WRITTEN EXERCISE. Pick out each line containing the string "from" and copy it.

INFORMATION PROVIDED.
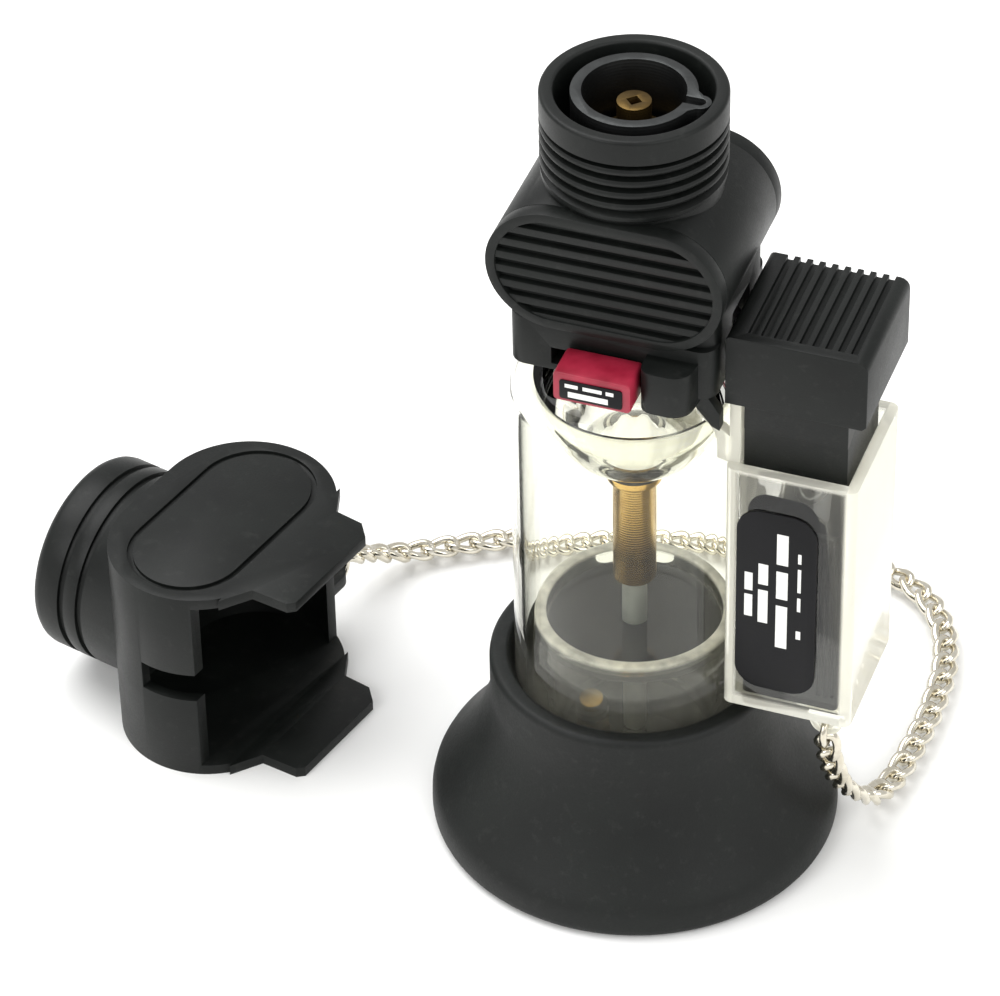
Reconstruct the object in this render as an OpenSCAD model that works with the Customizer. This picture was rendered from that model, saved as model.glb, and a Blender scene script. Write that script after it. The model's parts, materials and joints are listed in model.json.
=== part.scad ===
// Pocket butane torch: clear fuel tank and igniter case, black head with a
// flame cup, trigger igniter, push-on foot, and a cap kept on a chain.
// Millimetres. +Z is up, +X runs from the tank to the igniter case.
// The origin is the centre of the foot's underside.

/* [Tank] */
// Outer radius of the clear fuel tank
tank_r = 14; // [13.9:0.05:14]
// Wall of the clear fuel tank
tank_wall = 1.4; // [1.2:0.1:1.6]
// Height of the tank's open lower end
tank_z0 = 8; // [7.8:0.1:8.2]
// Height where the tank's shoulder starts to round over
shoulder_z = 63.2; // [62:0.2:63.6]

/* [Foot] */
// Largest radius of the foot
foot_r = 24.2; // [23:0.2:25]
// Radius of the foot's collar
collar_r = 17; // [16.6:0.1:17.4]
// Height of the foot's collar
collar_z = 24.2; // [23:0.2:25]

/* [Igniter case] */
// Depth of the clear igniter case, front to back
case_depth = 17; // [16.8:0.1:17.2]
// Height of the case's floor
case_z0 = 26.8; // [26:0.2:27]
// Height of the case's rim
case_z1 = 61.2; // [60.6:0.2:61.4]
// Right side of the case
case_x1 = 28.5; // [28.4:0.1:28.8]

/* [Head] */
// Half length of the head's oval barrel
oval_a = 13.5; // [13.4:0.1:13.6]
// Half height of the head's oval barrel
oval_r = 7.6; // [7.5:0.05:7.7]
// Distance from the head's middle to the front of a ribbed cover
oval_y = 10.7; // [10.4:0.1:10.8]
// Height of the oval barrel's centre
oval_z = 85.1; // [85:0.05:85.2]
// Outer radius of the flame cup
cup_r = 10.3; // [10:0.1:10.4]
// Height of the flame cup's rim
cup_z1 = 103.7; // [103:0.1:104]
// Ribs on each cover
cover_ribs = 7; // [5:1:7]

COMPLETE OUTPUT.
Reconstruct the object in this render as an OpenSCAD model that works with the Customizer. This picture was rendered from that model, saved as model.glb, and a Blender scene script. Write that script after it. The model's parts, materials and joints are listed in model.json.
// Millimetres. +Z is up, +X runs from the tank to the igniter case.
// Distance from the head's middle to the front of a ribbed cover